There was no immediate smoking gun for the reversal, but the selling did get legs when we saw the poor US 10-year Treasury auction, with the yield on the US 10-year pushing higher towards 4%, resulting in the US 2s v 10s Treasury curve moving ever closer to un-invert. We also saw buyers of volatility notably in the ultra-short-term 0 DTE (days to expiry) options, with 2.18m puts traded vs 1.43m calls. Many pointed to the rise in the VIX index, which pushed from 22% back to 27%, with hedging flows picking up again.

The selling in the AI-rated names (Nvidia closed -5.1%, Broadcom -5.3%) was also in play, backed by some punchy moves in Super Micro Computers who reported poor numbers and closed -20%. One for the radar, as the shorts are going to work in SMCI, with the stock having lost 50% since 16 July. Tesla also attracts good selling interest, and I would look at shorts here, with a stop on a move above $210.

The move higher in Treasury yields may have been a headwind to risk, but if the JPY has been a key focal point and influence of broad market direction, then the intraday moves seen in USDJPY and alike suggest the effect may have waned today. USDJPY tracked into 147.90, and through US trade found better sellers above 147.50, and we look to see how Asia trades this move today, where a downside break of 146.60 may further accelerate the JPY buying and we may once again see the JPY being more of an influence on sentiment in Asia and US and EU equity futures.

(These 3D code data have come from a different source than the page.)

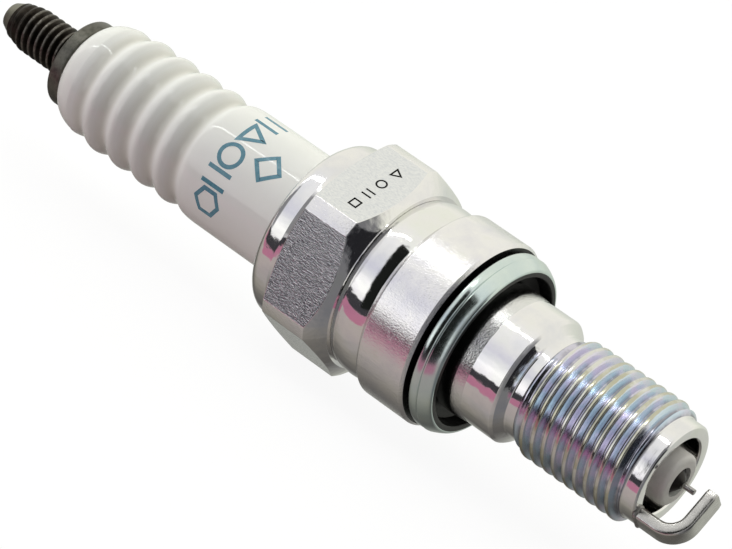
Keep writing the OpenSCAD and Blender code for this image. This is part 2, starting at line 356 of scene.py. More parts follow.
def around_axis(tree, across, along):
    """Coordinates (angle times across; radius and height times along) for marks on a turned surface."""
    coordinate = add(tree, "ShaderNodeTexCoord")
    parts = add(tree, "ShaderNodeSeparateXYZ", {"Vector": coordinate.outputs["Object"]})
    angle = calc(tree, "ARCTAN2", parts.outputs["Y"], parts.outputs["X"])
    x_square = calc(tree, "MULTIPLY", parts.outputs["X"], parts.outputs["X"])
    y_square = calc(tree, "MULTIPLY", parts.outputs["Y"], parts.outputs["Y"])
    radius = calc(tree, "SQRT", calc(tree, "ADD", x_square, y_square))
    return add(tree, "ShaderNodeCombineXYZ", {
        "X": calc(tree, "MULTIPLY", angle, across),
        "Y": calc(tree, "MULTIPLY", radius, along / MM),
        "Z": calc(tree, "MULTIPLY", parts.outputs["Z"], along / MM),
    }).outputs[0]


# ------------------------ materials

def plated_mirror():
    """Bright plating on the turned waist, crimp lip and chamfers."""
    material, tree, shader = new_material("plated_mirror")
    place = object_space(tree)
    cloud = noise_of(tree, place, 0.35, 3)
    tints = [(0.3, (0.74, 0.74, 0.76)), (0.5, (0.82, 0.81, 0.80)), (0.7, (0.80, 0.81, 0.76))]
    colour = ramp(tree, cloud, tints)
    rings = noise_of(tree, around_axis(tree, 1.0, 9.0), 2.2, 3)
    roughness = ramp(tree, noise_of(tree, place, 2.5, 5), [(0.3, grey(0.04)), (0.75, grey(0.11))])
    set_up(tree, shader, colour, roughness)
    waves = noise_of(tree, object_space(tree, (1, 1, 0.7)), 0.7, 2)
    bumped(tree, shader, (waves, 0.042), (rings, 0.0012), (noise_of(tree, place, 9, 4), 0.0016))
    return material


def plated_satin(name, dark, light, warm, rough):
    """Satin plating with fine speckle, on the seat's cylinder and, duller and darker with painted shade,
    under the gasket.
    """
    material, tree, shader = new_material(name)
    place = object_space(tree)
    cloud = noise_of(tree, place, 0.5, 4)
    colour = ramp(tree, cloud, [(0.3, dark), (0.55, light), (0.75, warm)])
    speckle = noise_of(tree, object_space(tree, (1, 1, 0.8)), 7.5, 3, 0.6)
    roughness = ramp(tree, speckle, [(0.35, grey(rough)), (0.7, grey(rough + 0.1))])
    set_up(tree, shader, colour, roughness)
    rings = noise_of(tree, around_axis(tree, 0.8, 6.0), 3.0, 3)
    bumped(tree, shader, (speckle, 0.022), (rings, 0.0025))
    return material


def plated_grain():
    """Flats of the hexagon: pressed steel with a coarse grain, streaked along the axis."""
    material, tree, shader = new_material("plated_grain")
    streaked = object_space(tree, (1, 1, 0.3))
    grain = noise_of(tree, streaked, 13, 3, 0.6)
    pits = noise_of(tree, object_space(tree, (1, 1, 0.5)), 7, 2, 0.5)
    colour = ramp(tree, grain, [(0.35, (0.66, 0.68, 0.71)), (0.6, (0.79, 0.80, 0.80))])
    roughness = ramp(tree, pits, [(0.3, grey(0.06)), (0.7, grey(0.11))])
    set_up(tree, shader, colour, roughness)
    bumped(tree, shader, (grain, 0.009), (pits, 0.007))
    return material


def plated_thread():
    """Thread with the thin-film colours of its passivated plating."""
    material, tree, shader = new_material("plated_thread")
    place = object_space(tree)
    depth = crest_share(tree)
    cloud = noise_of(tree, place, 1.1, 3)
    film = calc(tree, "ADD", depth, calc(tree, "MULTIPLY", calc(tree, "SUBTRACT", cloud, 0.5), 0.35))
    bluish = ramp(tree, film, [
        (0.0, (0.30, 0.30, 0.34)), (0.14, (0.44, 0.50, 0.58)), (0.4, (0.58, 0.69, 0.78)),
        (0.84, (0.60, 0.70, 0.77)), (0.93, (0.54, 0.53, 0.42)), (1.0, (0.50, 0.49, 0.38)),
    ])
    lilac = ramp(tree, film, [
        (0.0, (0.62, 0.60, 0.68)), (0.4, (0.68, 0.66, 0.80)), (0.84, (0.72, 0.69, 0.80)),
        (1.0, (0.70, 0.70, 0.65)),
    ])
    patches = ramp(tree, noise_of(tree, place, 0.55, 3), [(0.42, grey(0)), (0.6, grey(1))])
    colour = mixed(tree, patches, bluish, lilac)
    roughness = ramp(tree, noise_of(tree, place, 5, 4), [(0.3, grey(0.12)), (0.7, grey(0.24))])
    set_up(tree, shader, colour, roughness)
    bumped(tree, shader, (noise_of(tree, around_axis(tree, 2.0, 8.0), 3, 4), 0.003))
    return material


def gasket_steel():
    """Smooth bluish-green passivated strip."""
    material, tree, shader = new_material("gasket_steel")
    place = object_space(tree)
    cloud = noise_of(tree, place, 0.6, 3)
    colour = ramp(tree, cloud, [(0.3, (0.58, 0.67, 0.66)), (0.7, (0.66, 0.74, 0.70))])
    roughness = ramp(tree, noise_of(tree, place, 4, 4), [(0.3, grey(0.12)), (0.7, grey(0.2))])
    set_up(tree, shader, colour, roughness)
    bumped(tree, shader, (noise_of(tree, around_axis(tree, 1.0, 7.0), 2.4, 3), 0.002))
    return material


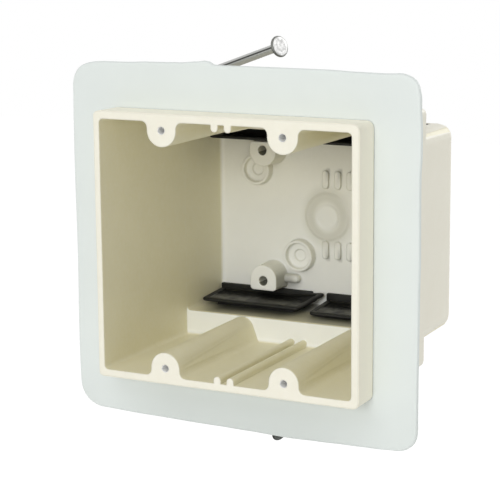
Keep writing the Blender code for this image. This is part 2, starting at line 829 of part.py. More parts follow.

By way of event risk in Japan, we get June balance of payments, and bank lending, while RBA Gov Bullock speaks – I am skeptical we hear anything overly market-moving given we only heard her press conference on Tuesday, so I would have few concerns with holding AUD exposures through today’s speech. In US trade the focus shifts to the weekly jobless and continued claims, and this could be market-moving, especially if the jobless claims rise above 250k.

Today's Asia session could be important, as many had bought the dip with the hope that we see real follow-through buying and the upside momentum building. Looking at the set-up in US indices the reversal we saw will possibly impact that view, and it’s clear that we have not been given all clear just yet - this is a day trader’s market, and one where the ability to react and be nimble to two-way opportunity is there.

We are all data dependent, and the market craves answers that may not be known overnight – where either the US (and global) data comes in hotter, in which case we can add confidence that US hard landing fears are truly overdone and risk assets (such as equity) can climb the wall of worry. Conversely, the data continues to deteriorate, in which case market players continue to de-risk and look to push central bankers to share the vision price by markets – then, if the Fed et al don’t come to the party, the markets will search out where the strike price on the central bank put sits.